Sun glittered on the water. It was low tide (which I had checked ahead of time, always being one to minimize my risk of problems) and the waves rolled gently a ways away. The temperature was in the low seventies. Our horses marched down the smooth, firm wet sand, looking alert and very happy to be there. My kid and I watched the pelicans dive. It was beautiful. I started to relax. We were having fun. We were about halfway through our ride and everything was great.
And then…. Two helicopters appeared in the distance, flying along the water line, flying very low. Who knows why, but aircraft seem to like to do this. But helicopters are the worst—they’re so loud. I had almost been killed once, riding a spooky horse on the trail when a helicopter came over, flying low.
However, I’d had helicopters fly over me when I was riding Sunny on the trail and he was fine. In the minute remaining I got Sunny next to Henry. I told my son to shorten his reins and get hold of the horn. The helicopters were almost upon us, the noise was deafening. Henry’s head came up and his eyes got big. He started to move backwards, as if to get away from the choppers. My son said, “Mama!” in a frightened voice. I grabbed Henry’s halter, which he wears under his bridle, crowded Sunny right up next to him and said, “Whoa.” Sunny stood like a rock, unfazed by the choppers. I held onto Henry. On another horse it might not have worked. But Henry is a steady trooper. He stood still. The helicopters passed overhead and went on down the beach.
I let go of Henry and told my kid he’d done fine. We were both a bit shaken. We rode on, but I had a tight ball of fear in my stomach. My mind was fixed on the unpredictable. What if the helicopters came back? What if Henry panicked and ran off? What if my kid fell off and was hurt or killed? What if…? You can imagine.
My kid was not as spooked as I was.
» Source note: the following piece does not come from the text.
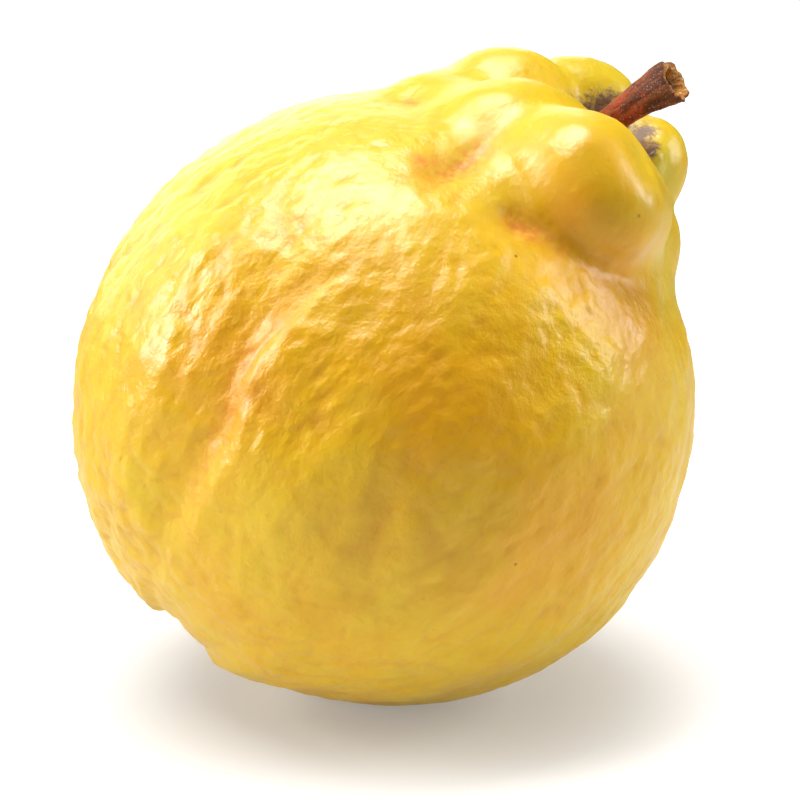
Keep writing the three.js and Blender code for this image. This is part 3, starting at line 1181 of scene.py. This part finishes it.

When we turned around to ride back, he asked if we could lope, which is something we often do. I was a bit dubious. But the horses seemed fine. So we kicked up to a lope.
Now it was Sunny’s turn. He felt good; he wanted to run. I held him in and he crowhopped and bounced around. It felt like I was riding a pogo stick down the beach. Sunny can’t really dish anything out that I can’t ride, but I also can’t pay attention to much else riding a horse who is behaving like a pogostick. Henry was rapidly loping away from us. I was in no position to keep an eye on my kid. So I called a halt.
“We need to trot,” I said.
So we trotted down the beach. It was almost as fun as loping. Sunny settled into a steady gate, still feeling good, but not fighting me. We trotted a long ways, all the way back to the parking lot. The horses were relaxed and seemed happy. The choppers did not come back. But I have to admit, I was relieved to get back to the rig. We’d had a nice hour’s ride on the beach with only a couple of setbacks. All in all, a success. But “what if” was still big in my mind.
It wouldn’t have taken very much to turn our nice ride into a disaster—I was acutely aware of that. The unpredictable is just that—unpredictable. I pondered the broken bottle I’d seen on the beach, remembering a friend whose horse had stepped on just such a bottle riding across a field and cut his pastern to the bone. The unpredictable.
No, I don’t want to spend all my time riding around my own little arena where I feel safe. But I do, at times, struggle with this fear of the unpredictable. I’ve tried to minimize the risk by buying two reliable horses, and I think this choice has paid off. But as demonstrated yesterday, any horse can spook.
So my question for today is this. Do some of you struggle with this issue? And what are the choices you make? I know there is no simple answer. The unpredictable is just that. If we ride horses and love horses, we are taking a risk, both of getting hurt ourselves and losing the horse that we love. However, life itself is one big risk, and nobody gets out alive. It doesn't make sense to me to give up horses because they are one more form of risk. But I also struggle with my huge need to keep my son as safe and happy as I can. I'm never sure where the line is between acceptable risk and undue risk. I’d welcome any advice or insights from other horse people on how you cope with your fear/anxiety about this.